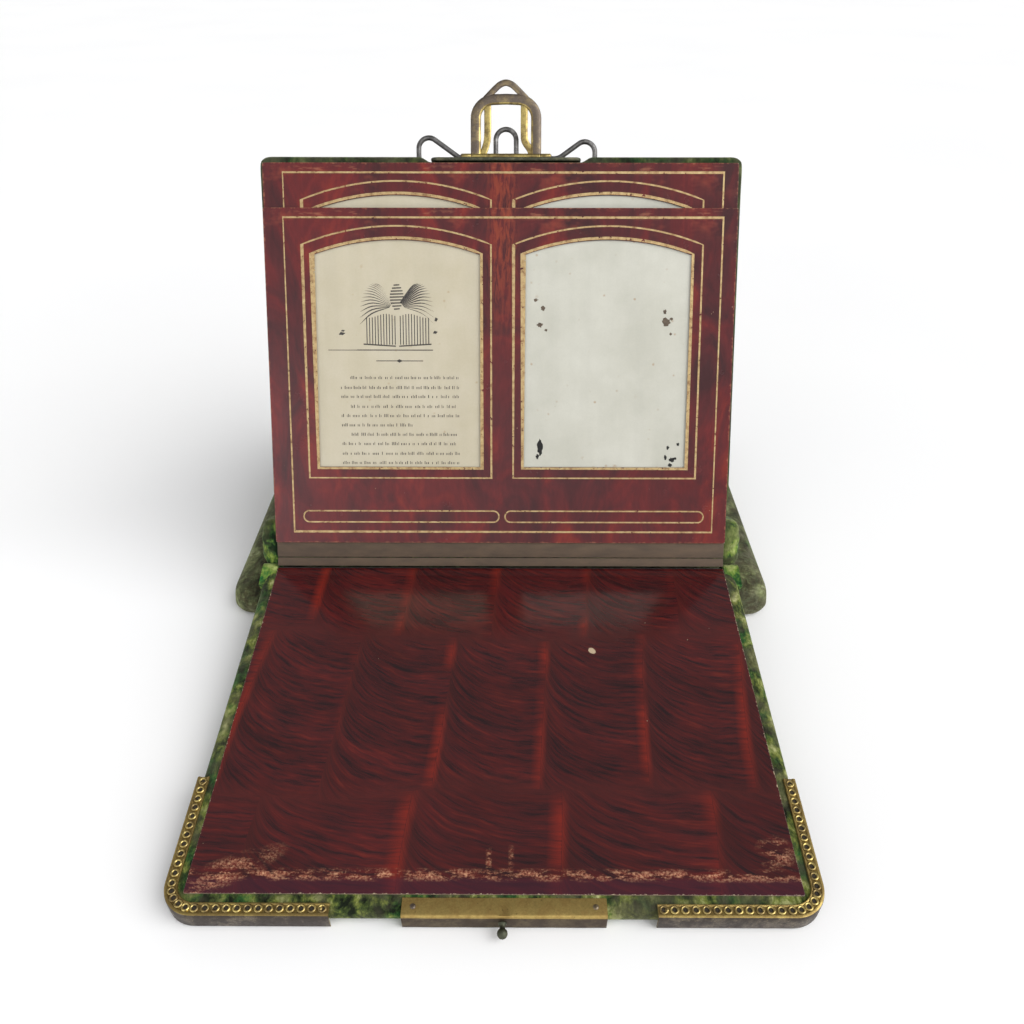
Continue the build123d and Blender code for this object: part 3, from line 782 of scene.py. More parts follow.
def padded_block(name, loop, low, high, edge, voxel, cap, plane, material):
    """Wadded velvet over a board: a rounded slab, puffed by a short cloth simulation."""
    mesh = flat_plate(name, [loop], low, high, edge)
    obj = make(name, mesh, plane, material)
    remesh = obj.modifiers.new("even", "REMESH")
    remesh.mode = "VOXEL"
    remesh.voxel_size = voxel
    mesh = evaluated(obj, name)
    obj = make(name, mesh, plane, material)
    rest = [v.co.copy() for v in mesh.vertices]
    scene = bpy.context.scene
    cloth = obj.modifiers.new("puff", "CLOTH")
    for key, value in PUFF.items():
        setattr(cloth.settings, key, value)
    cloth.settings.effector_weights.gravity = 0
    cloth.point_cache.frame_end = PUFF_FRAMES
    for step in range(1, PUFF_FRAMES + 1):
        scene.frame_set(step)
    graph = bpy.context.evaluated_depsgraph_get()
    moved = bpy.data.meshes.new_from_object(obj.evaluated_get(graph))
    puffed = [v.co.copy() for v in moved.vertices]
    obj.modifiers.clear()
    bpy.data.meshes.remove(moved)
    scene.frame_set(1)
    for vertex, start, end in zip(mesh.vertices, rest, puffed):
        move = end - start
        if move.length > cap:
            move *= cap / move.length
        vertex.co = start + move
    divide = obj.modifiers.new("fine", "SUBSURF")
    divide.levels = 1
    divide.render_levels = 1
    mesh = evaluated(obj, name)
    obj = make(name, mesh, plane, material)
    mesh.polygons.foreach_set("use_smooth", [True] * len(mesh.polygons))
    return obj


# ---------------------------------------------------------------- build

PALE_EDGE = pulp("card_edge", (0.26, 0.20, 0.13), (0.10, 0.07, 0.05))
LEAF_EDGE = pulp("leaf_edge", (0.115, 0.060, 0.045), (0.040, 0.020, 0.018))
# Each palette runs: deep, mid, bright, pale, grey, lush; the pale and grey tones are painted sheen.
DEEP_GREENS = (
    (0.008, 0.013, 0.006), (0.052, 0.076, 0.020), (0.185, 0.215, 0.045), (0.460, 0.470, 0.210),
    (0.080, 0.074, 0.046), (0.020, 0.105, 0.026),
)
OLIVE_GREENS = (
    (0.024, 0.026, 0.015), (0.090, 0.101, 0.048), (0.200, 0.222, 0.098), (0.430, 0.460, 0.270),
    (0.128, 0.120, 0.080), (0.055, 0.100, 0.034),
)
# Darker copy of the cover velvet: painted shade, for the back cover and the spine flap.
PAINTED_SHADE_GREENS = (
    (0.010, 0.014, 0.008), (0.034, 0.046, 0.018), (0.085, 0.105, 0.034), (0.240, 0.260, 0.120),
    (0.055, 0.052, 0.036), (0.018, 0.062, 0.020),
)
# Brighter copy of the cover velvet: painted light, for the spine and its bunches.
PAINTED_LIGHT_GREENS = (
    (0.008, 0.022, 0.008), (0.042, 0.110, 0.026), (0.195, 0.285, 0.045), (0.420, 0.500, 0.160),
    (0.082, 0.086, 0.040), (0.014, 0.125, 0.030),
)
# The first two velvets are painted-shade and painted-light copies of the cover velvet.
VELVET_PAINTED_SHADE = velvet("velvet", PAINTED_SHADE_GREENS, grain=110, calm=0.05)
VELVET_PAINTED_LIGHT = velvet("velvet_spine_painted_light", PAINTED_LIGHT_GREENS, grain=100)
VELVET_RIM = velvet("velvet_rim", DEEP_GREENS, grain=120, calm=0.012)
VELVET_BASE = velvet("velvet_base", OLIVE_GREENS, printed=0.5, grain=85, calm=0.05)
PANEL_PAPER = combed_paper("panel_paper")
LEAF_PAPER = marbled_card("leaf_paper")
CORE_PAPER = pulp("core_paper", (0.50, 0.45, 0.34), (0.38, 0.33, 0.24), 300)
GOLD_LINE = printed_gold("gold_line")
LINEN = linen_cloth("linen", (0.098, 0.062, 0.036), (0.056, 0.036, 0.022))
GUTTER = linen_cloth("gutter", (0.040, 0.028, 0.018), (0.016, 0.011, 0.008))
BRASS = aged_brass("brass", (0.56, 0.44, 0.16), (0.24, 0.175, 0.075), 0.25, 0.0, 0.32)
BRASS_DARK = aged_brass("brass_dark", (0.170, 0.140, 0.105), (0.085, 0.070, 0.060), 0.5, 1.2, 0.45)
BRASS_BROWN = aged_brass("brass_brown", (0.290, 0.225, 0.130), (0.160, 0.130, 0.105), 0.45, 0.0, 0.38)
# Darker brass for the clasp plate's front face: painted shade.
BRASS_PAINTED_SHADE = aged_brass("brass_painted_shade", (0.140, 0.105, 0.060), (0.090, 0.065, 0.045), 0.4, 0.0, 0.42)
BRASS_OLIVE = aged_brass("brass_olive", (0.420, 0.310, 0.105), (0.290, 0.205, 0.075), 0.35, 0.0, 0.40)
BRASS_SHEET = aged_brass("brass_sheet", (0.510, 0.370, 0.128), (0.400, 0.275, 0.095), 0.2, 0.0, 0.45)
BRASS_GREEN = aged_brass("brass_green", (0.190, 0.185, 0.120), (0.095, 0.100, 0.070), 0.45, 0.0, 0.5)
PIT = pulp("pit", (0.050, 0.038, 0.022), (0.018, 0.014, 0.010), 900)
STEEL = drawn_steel("steel")
INK = ink("ink")
BOARD = pulp("board", (0.30, 0.23, 0.14), (0.17, 0.12, 0.07))

# --- leaves

# Window and pocket outlines, measured on the face of a leaf.
WINDOW_SHIFT = 1.2 * MM
WINDOW_X = 62.7 * MM
WINDOW_HALF = 49.5 * MM
BOTTOM, SPRING, TOP = 47.5 * MM, 173.9 * MM, 182.4 * MM
FACE = 0.8 * MM
POCKET = 0.9 * MM
POCKET_HALF = 52.3 * MM
POCKET_FOOT = 42.4 * MM
CENTRES = (WINDOW_SHIFT - WINDOW_X, WINDOW_SHIFT + WINDOW_X)


def arched_loop(cx, half, bottom, spring, top, steps=24):
    """Straight-sided outline with a shallow arched head, anticlockwise."""
    rise = top - spring
    radius = (half * half + rise * rise) / (2 * rise)
    sweep = math.asin(min(1, half / radius))
    loop = [(cx - half, spring), (cx - half, bottom), (cx + half, bottom)]
    for i in range(steps + 1):
        a = sweep - 2 * sweep * i / steps
        loop.append((cx + radius * math.sin(a), top - radius + radius * math.cos(a)))
    return loop[:-1]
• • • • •
Print the listing above in full, exactly as it is.

* THE RESULT
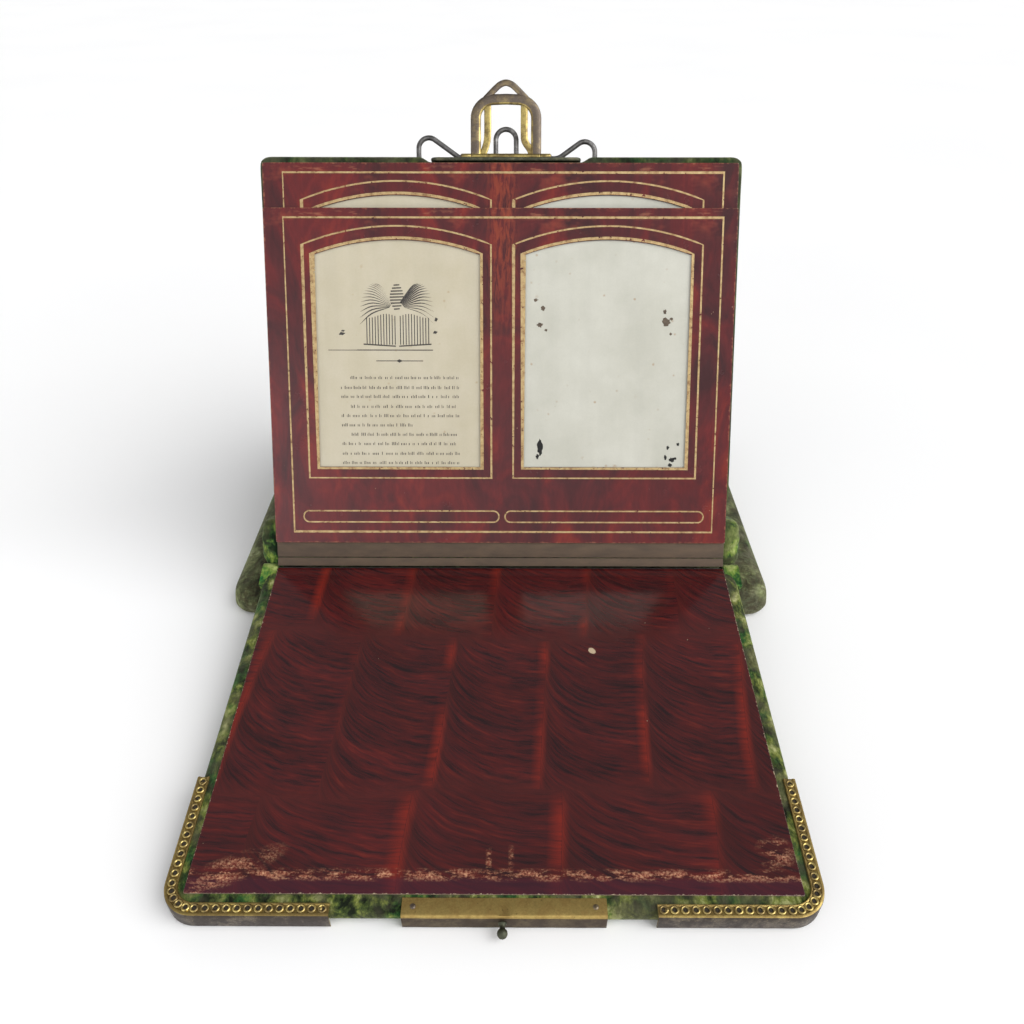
Continue the build123d and Blender code for this object: part 3, from line 782 of scene.py. More parts follow.
def padded_block(name, loop, low, high, edge, voxel, cap, plane, material):
    """Wadded velvet over a board: a rounded slab, puffed by a short cloth simulation."""
    mesh = flat_plate(name, [loop], low, high, edge)
    obj = make(name, mesh, plane, material)
    remesh = obj.modifiers.new("even", "REMESH")
    remesh.mode = "VOXEL"
    remesh.voxel_size = voxel
    mesh = evaluated(obj, name)
    obj = make(name, mesh, plane, material)
    rest = [v.co.copy() for v in mesh.vertices]
    scene = bpy.context.scene
    cloth = obj.modifiers.new("puff", "CLOTH")
    for key, value in PUFF.items():
        setattr(cloth.settings, key, value)
    cloth.settings.effector_weights.gravity = 0
    cloth.point_cache.frame_end = PUFF_FRAMES
    for step in range(1, PUFF_FRAMES + 1):
        scene.frame_set(step)
    graph = bpy.context.evaluated_depsgraph_get()
    moved = bpy.data.meshes.new_from_object(obj.evaluated_get(graph))
    puffed = [v.co.copy() for v in moved.vertices]
    obj.modifiers.clear()
    bpy.data.meshes.remove(moved)
    scene.frame_set(1)
    for vertex, start, end in zip(mesh.vertices, rest, puffed):
        move = end - start
        if move.length > cap:
            move *= cap / move.length
        vertex.co = start + move
    divide = obj.modifiers.new("fine", "SUBSURF")
    divide.levels = 1
    divide.render_levels = 1
    mesh = evaluated(obj, name)
    obj = make(name, mesh, plane, material)
    mesh.polygons.foreach_set("use_smooth", [True] * len(mesh.polygons))
    return obj


# ---------------------------------------------------------------- build

PALE_EDGE = pulp("card_edge", (0.26, 0.20, 0.13), (0.10, 0.07, 0.05))
LEAF_EDGE = pulp("leaf_edge", (0.115, 0.060, 0.045), (0.040, 0.020, 0.018))
# Each palette runs: deep, mid, bright, pale, grey, lush; the pale and grey tones are painted sheen.
DEEP_GREENS = (
    (0.008, 0.013, 0.006), (0.052, 0.076, 0.020), (0.185, 0.215, 0.045), (0.460, 0.470, 0.210),
    (0.080, 0.074, 0.046), (0.020, 0.105, 0.026),
)
OLIVE_GREENS = (
    (0.024, 0.026, 0.015), (0.090, 0.101, 0.048), (0.200, 0.222, 0.098), (0.430, 0.460, 0.270),
    (0.128, 0.120, 0.080), (0.055, 0.100, 0.034),
)
# Darker copy of the cover velvet: painted shade, for the back cover and the spine flap.
PAINTED_SHADE_GREENS = (
    (0.010, 0.014, 0.008), (0.034, 0.046, 0.018), (0.085, 0.105, 0.034), (0.240, 0.260, 0.120),
    (0.055, 0.052, 0.036), (0.018, 0.062, 0.020),
)
# Brighter copy of the cover velvet: painted light, for the spine and its bunches.
PAINTED_LIGHT_GREENS = (
    (0.008, 0.022, 0.008), (0.042, 0.110, 0.026), (0.195, 0.285, 0.045), (0.420, 0.500, 0.160),
    (0.082, 0.086, 0.040), (0.014, 0.125, 0.030),
)
# The first two velvets are painted-shade and painted-light copies of the cover velvet.
VELVET_PAINTED_SHADE = velvet("velvet", PAINTED_SHADE_GREENS, grain=110, calm=0.05)
VELVET_PAINTED_LIGHT = velvet("velvet_spine_painted_light", PAINTED_LIGHT_GREENS, grain=100)
VELVET_RIM = velvet("velvet_rim", DEEP_GREENS, grain=120, calm=0.012)
VELVET_BASE = velvet("velvet_base", OLIVE_GREENS, printed=0.5, grain=85, calm=0.05)
PANEL_PAPER = combed_paper("panel_paper")
LEAF_PAPER = marbled_card("leaf_paper")
CORE_PAPER = pulp("core_paper", (0.50, 0.45, 0.34), (0.38, 0.33, 0.24), 300)
GOLD_LINE = printed_gold("gold_line")
LINEN = linen_cloth("linen", (0.098, 0.062, 0.036), (0.056, 0.036, 0.022))
GUTTER = linen_cloth("gutter", (0.040, 0.028, 0.018), (0.016, 0.011, 0.008))
BRASS = aged_brass("brass", (0.56, 0.44, 0.16), (0.24, 0.175, 0.075), 0.25, 0.0, 0.32)
BRASS_DARK = aged_brass("brass_dark", (0.170, 0.140, 0.105), (0.085, 0.070, 0.060), 0.5, 1.2, 0.45)
BRASS_BROWN = aged_brass("brass_brown", (0.290, 0.225, 0.130), (0.160, 0.130, 0.105), 0.45, 0.0, 0.38)
# Darker brass for the clasp plate's front face: painted shade.
BRASS_PAINTED_SHADE = aged_brass("brass_painted_shade", (0.140, 0.105, 0.060), (0.090, 0.065, 0.045), 0.4, 0.0, 0.42)
BRASS_OLIVE = aged_brass("brass_olive", (0.420, 0.310, 0.105), (0.290, 0.205, 0.075), 0.35, 0.0, 0.40)
BRASS_SHEET = aged_brass("brass_sheet", (0.510, 0.370, 0.128), (0.400, 0.275, 0.095), 0.2, 0.0, 0.45)
BRASS_GREEN = aged_brass("brass_green", (0.190, 0.185, 0.120), (0.095, 0.100, 0.070), 0.45, 0.0, 0.5)
PIT = pulp("pit", (0.050, 0.038, 0.022), (0.018, 0.014, 0.010), 900)
STEEL = drawn_steel("steel")
INK = ink("ink")
BOARD = pulp("board", (0.30, 0.23, 0.14), (0.17, 0.12, 0.07))

# --- leaves

# Window and pocket outlines, measured on the face of a leaf.
WINDOW_SHIFT = 1.2 * MM
WINDOW_X = 62.7 * MM
WINDOW_HALF = 49.5 * MM
BOTTOM, SPRING, TOP = 47.5 * MM, 173.9 * MM, 182.4 * MM
FACE = 0.8 * MM
POCKET = 0.9 * MM
POCKET_HALF = 52.3 * MM
POCKET_FOOT = 42.4 * MM
CENTRES = (WINDOW_SHIFT - WINDOW_X, WINDOW_SHIFT + WINDOW_X)


def arched_loop(cx, half, bottom, spring, top, steps=24):
    """Straight-sided outline with a shallow arched head, anticlockwise."""
    rise = top - spring
    radius = (half * half + rise * rise) / (2 * rise)
    sweep = math.asin(min(1, half / radius))
    loop = [(cx - half, spring), (cx - half, bottom), (cx + half, bottom)]
    for i in range(steps + 1):
        a = sweep - 2 * sweep * i / steps
        loop.append((cx + radius * math.sin(a), top - radius + radius * math.cos(a)))
    return loop[:-1]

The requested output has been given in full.